====== Input
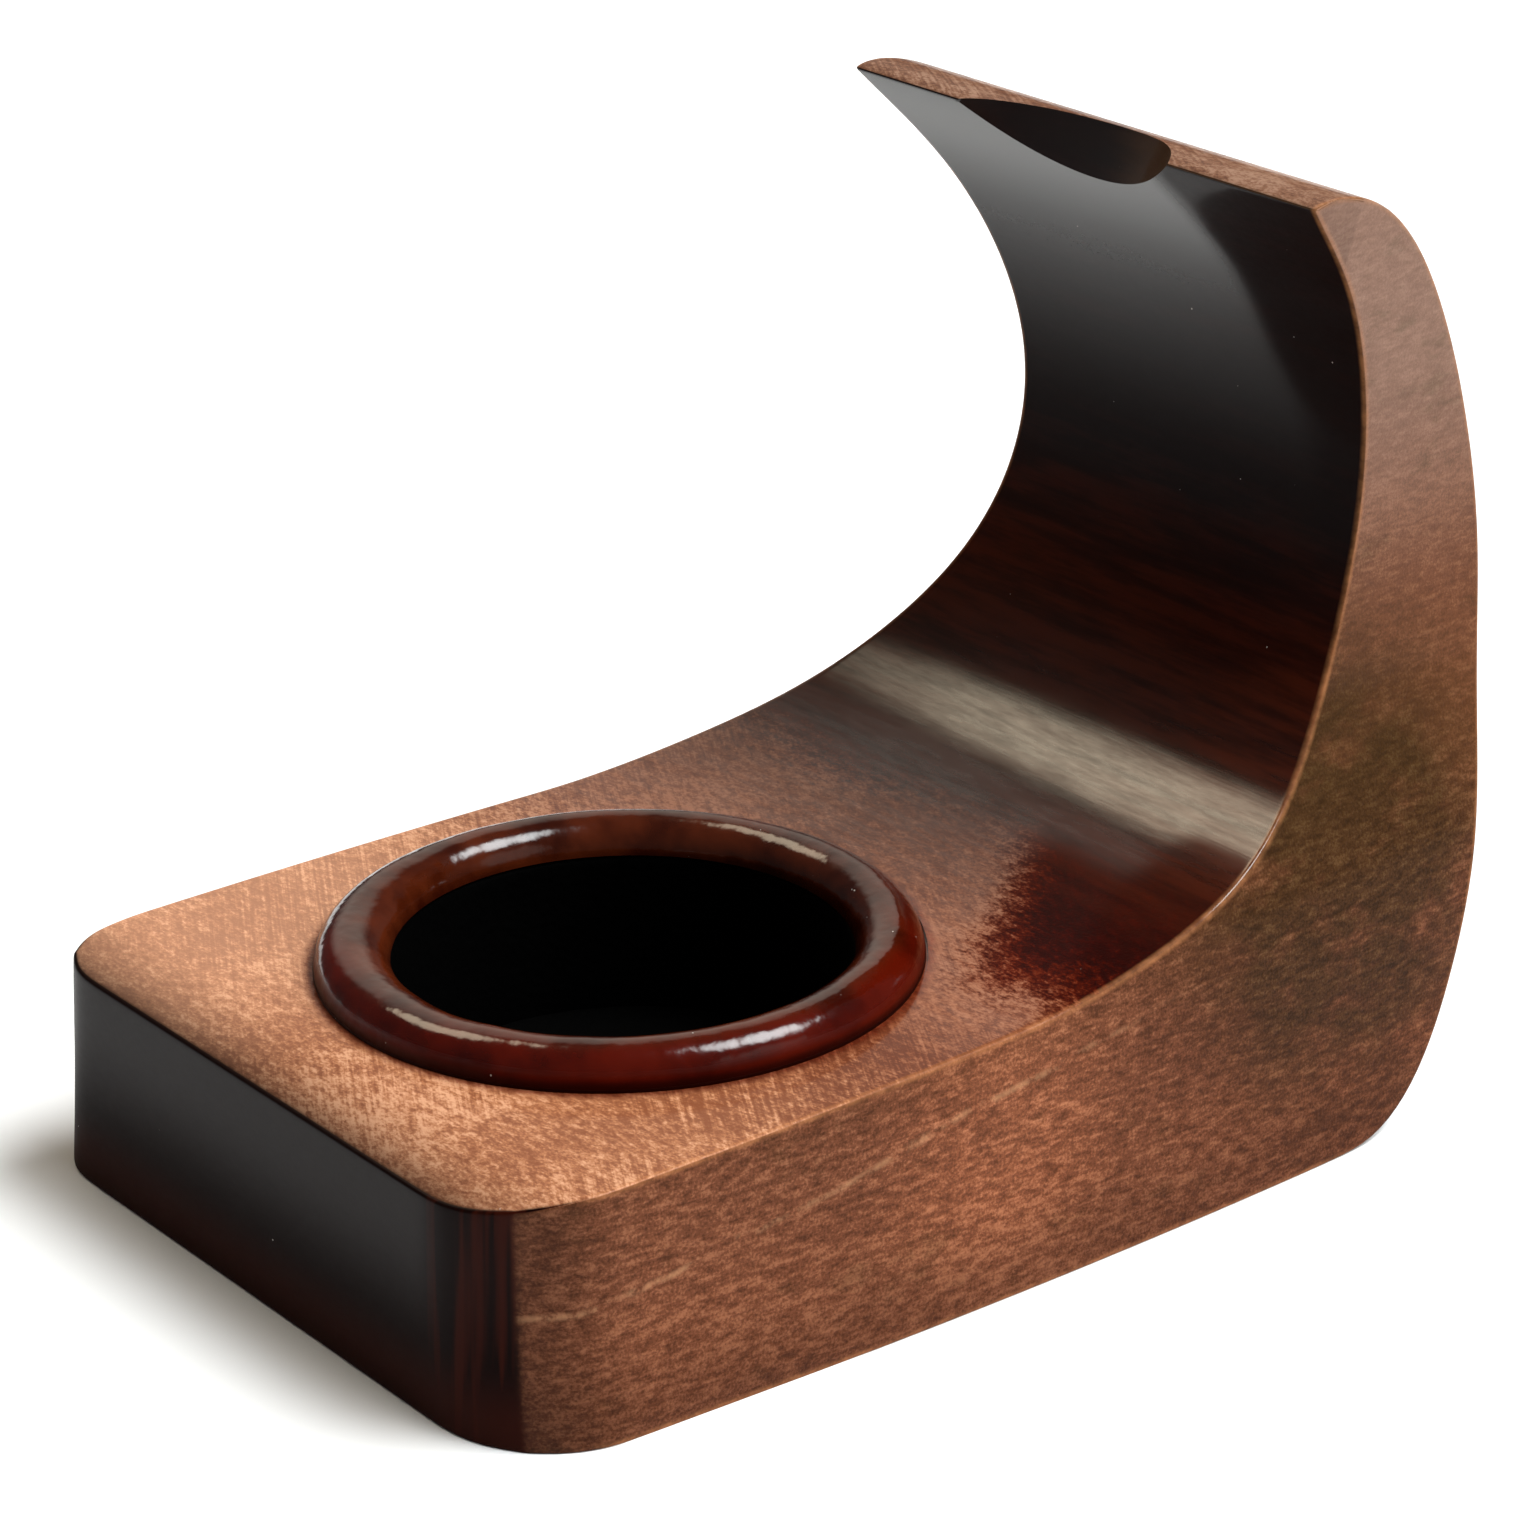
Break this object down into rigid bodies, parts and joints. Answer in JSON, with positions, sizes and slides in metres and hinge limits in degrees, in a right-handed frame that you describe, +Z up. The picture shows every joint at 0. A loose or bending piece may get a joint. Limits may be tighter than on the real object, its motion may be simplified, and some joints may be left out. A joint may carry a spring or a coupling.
{
  "type": "tobacco pipe stand",
  "caption": "Wooden tobacco pipe stand: a low deck with a lined round cup under a glossy rim ring, and an arm that curls up and over to a notched tip.",
  "frame": {"origin": "centre of the bounding box's bottom face, on the surface the stand rests on", "axes": "+Z up, -Y out of the deck's front face, +Y towards the arm, +X across the width"},
  "size_m": [0.06, 0.098, 0.0733],
  "materials": {
    "stained_wood": "stained and lacquered, satin on the deck and sides, polished on the inner curve and front",
    "glossy_ring": "high gloss dark caramel",
    "black_lining": "matte black",
    "black_felt": "matte black felt"
  },
  "bodies": {
    "root": {"wooden_body": "stained_wood", "rim_ring": "glossy_ring", "cup_lining": "black_lining", "cup_pad": "black_felt"}
  },
  "joints": []
}
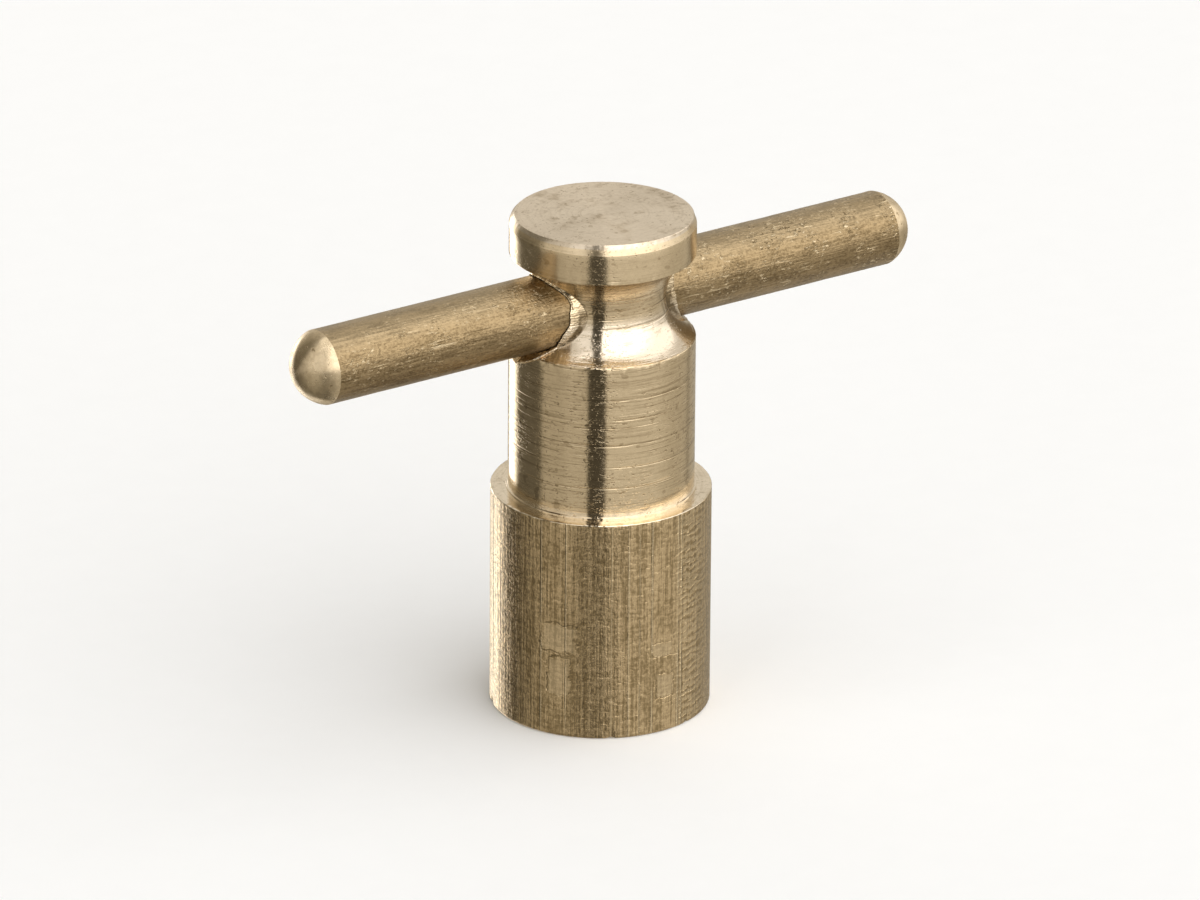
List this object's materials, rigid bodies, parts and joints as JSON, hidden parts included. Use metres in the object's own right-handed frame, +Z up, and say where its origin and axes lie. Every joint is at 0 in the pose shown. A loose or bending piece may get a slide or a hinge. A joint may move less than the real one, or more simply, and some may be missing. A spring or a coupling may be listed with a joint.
{
  "type": "gas valve key",
  "caption": "Small brass loose key with a turned body, a square socket in its lower end and a round-ended cross bar pressed through its neck, for turning a gas valve's spindle.",
  "frame": {"origin": "centre of the bottom rim, in the plane that the key stands on", "axes": "+Z up the body towards the head, +X along the cross bar, +Y square to both; the key is the same seen from either end of X or of Y"},
  "size_m": [0.046, 0.014, 0.033],
  "materials": {
    "turned_brass": "bright turned with fine lathe rings; the sleeve keeps the dull drawn skin of the bar stock, with fine lengthwise draw lines and two pale jaw marks",
    "drawn_brass": "dull drawn rod, olive gold, with lengthwise streaks and small dents; ends turned bright"
  },
  "bodies": {
    "root": {"key_body": "turned_brass", "tee_bar": "drawn_brass"}
  },
  "joints": []
}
============
Each entry above is to be printed again exactly.

Written response:
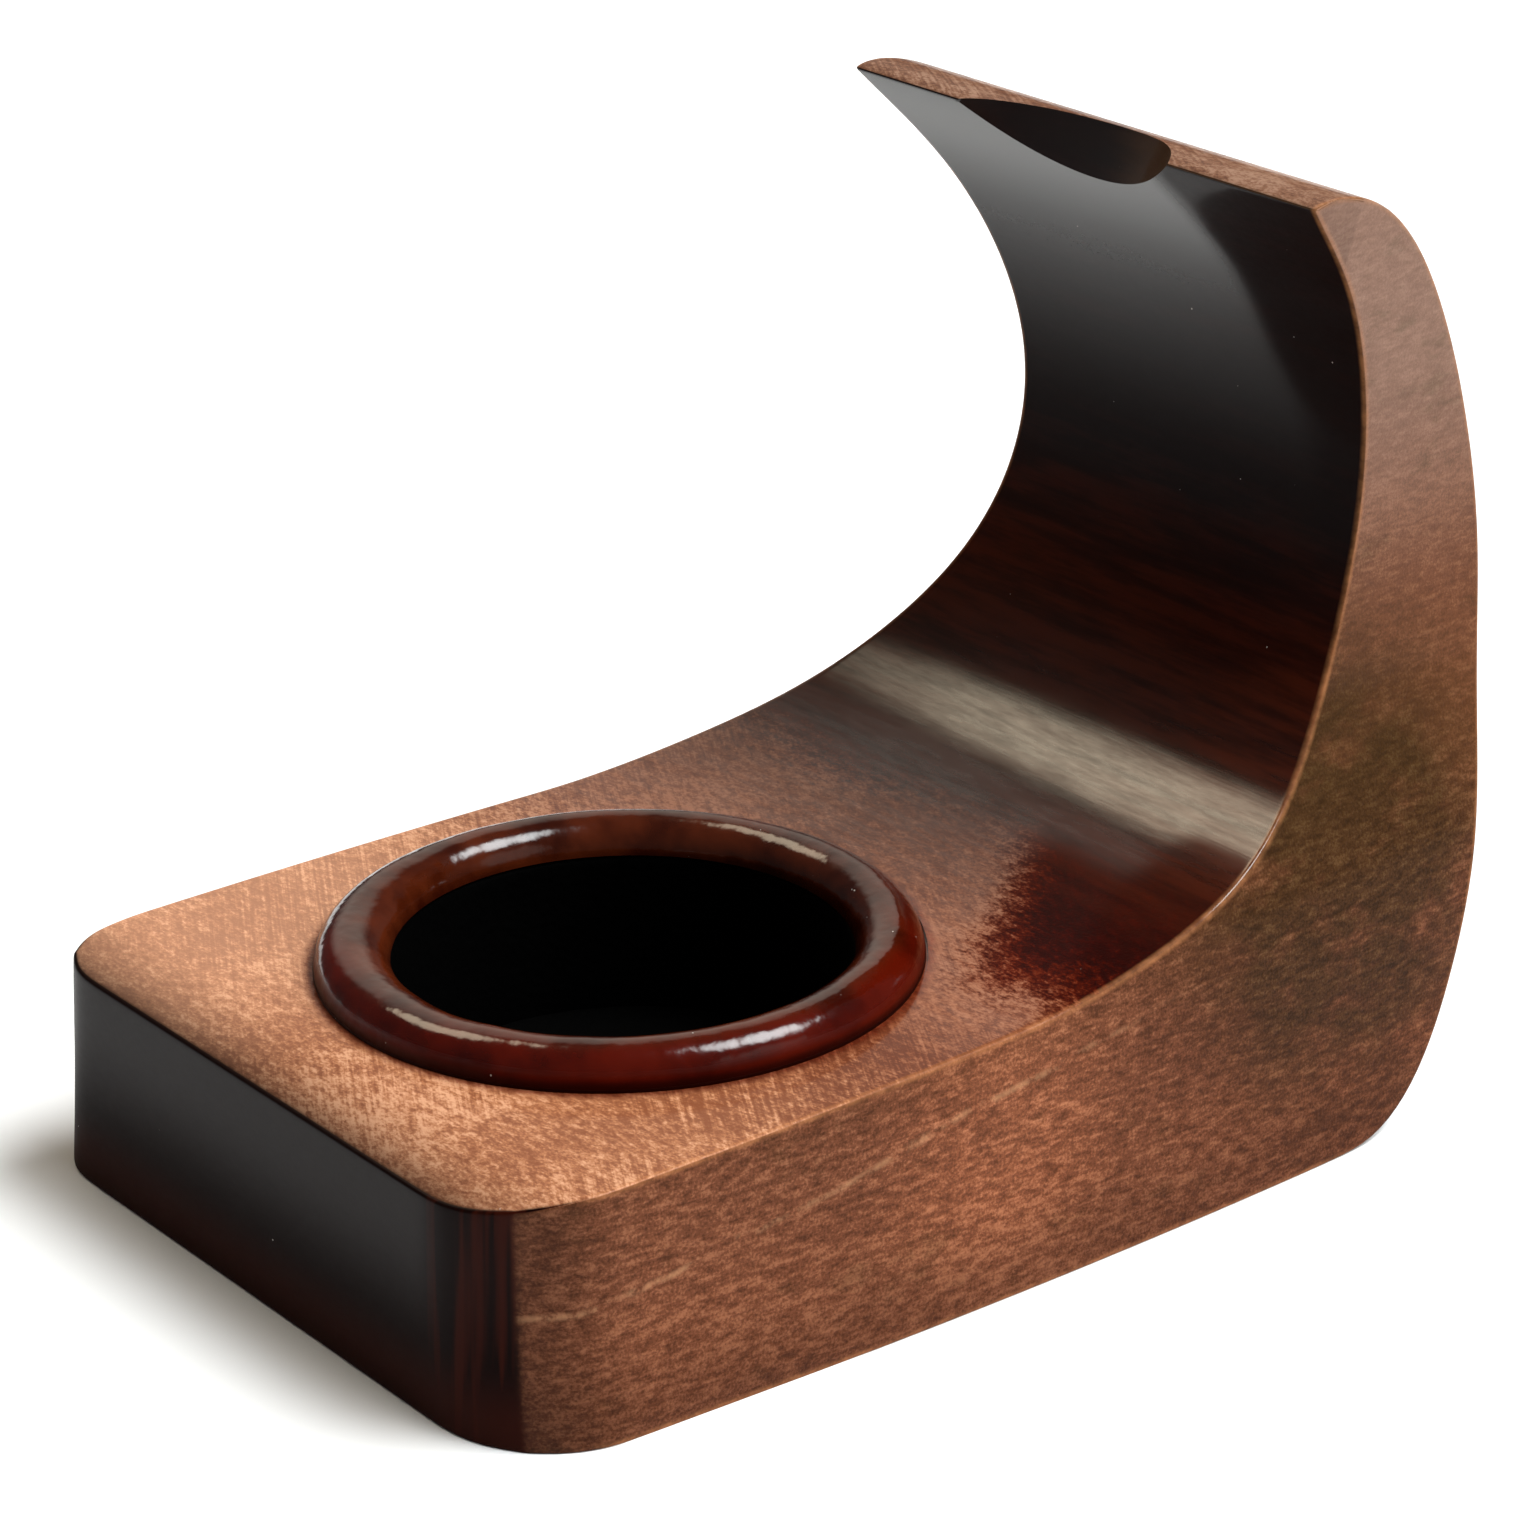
Break this object down into rigid bodies, parts and joints. Answer in JSON, with positions, sizes and slides in metres and hinge limits in degrees, in a right-handed frame that you describe, +Z up. The picture shows every joint at 0. A loose or bending piece may get a joint. Limits may be tighter than on the real object, its motion may be simplified, and some joints may be left out. A joint may carry a spring or a coupling.
{
  "type": "tobacco pipe stand",
  "caption": "Wooden tobacco pipe stand: a low deck with a lined round cup under a glossy rim ring, and an arm that curls up and over to a notched tip.",
  "frame": {"origin": "centre of the bounding box's bottom face, on the surface the stand rests on", "axes": "+Z up, -Y out of the deck's front face, +Y towards the arm, +X across the width"},
  "size_m": [0.06, 0.098, 0.0733],
  "materials": {
    "stained_wood": "stained and lacquered, satin on the deck and sides, polished on the inner curve and front",
    "glossy_ring": "high gloss dark caramel",
    "black_lining": "matte black",
    "black_felt": "matte black felt"
  },
  "bodies": {
    "root": {"wooden_body": "stained_wood", "rim_ring": "glossy_ring", "cup_lining": "black_lining", "cup_pad": "black_felt"}
  },
  "joints": []
}
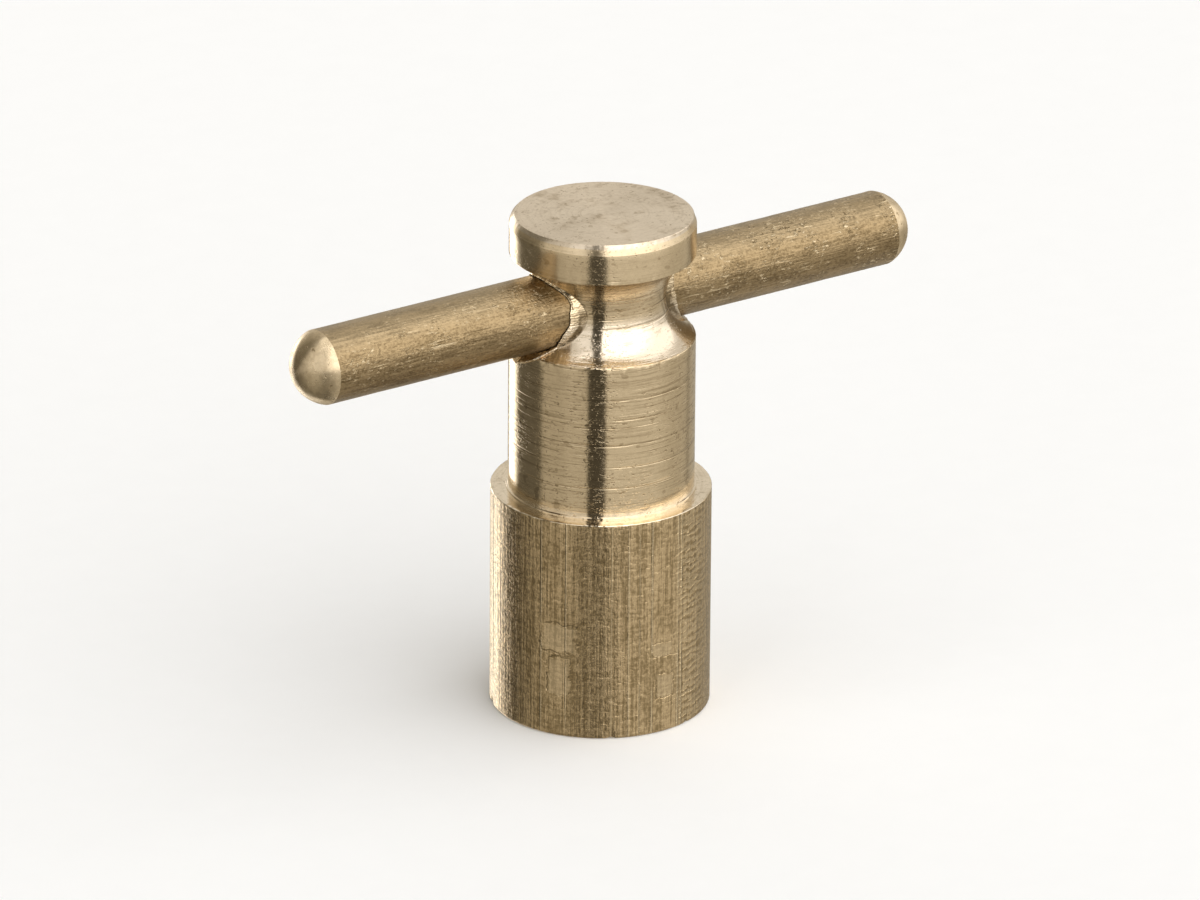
List this object's materials, rigid bodies, parts and joints as JSON, hidden parts included. Use metres in the object's own right-handed frame, +Z up, and say where its origin and axes lie. Every joint is at 0 in the pose shown. A loose or bending piece may get a slide or a hinge. A joint may move less than the real one, or more simply, and some may be missing. A spring or a coupling may be listed with a joint.
{
  "type": "gas valve key",
  "caption": "Small brass loose key with a turned body, a square socket in its lower end and a round-ended cross bar pressed through its neck, for turning a gas valve's spindle.",
  "frame": {"origin": "centre of the bottom rim, in the plane that the key stands on", "axes": "+Z up the body towards the head, +X along the cross bar, +Y square to both; the key is the same seen from either end of X or of Y"},
  "size_m": [0.046, 0.014, 0.033],
  "materials": {
    "turned_brass": "bright turned with fine lathe rings; the sleeve keeps the dull drawn skin of the bar stock, with fine lengthwise draw lines and two pale jaw marks",
    "drawn_brass": "dull drawn rod, olive gold, with lengthwise streaks and small dents; ends turned bright"
  },
  "bodies": {
    "root": {"key_body": "turned_brass", "tee_bar": "drawn_brass"}
  },
  "joints": []
}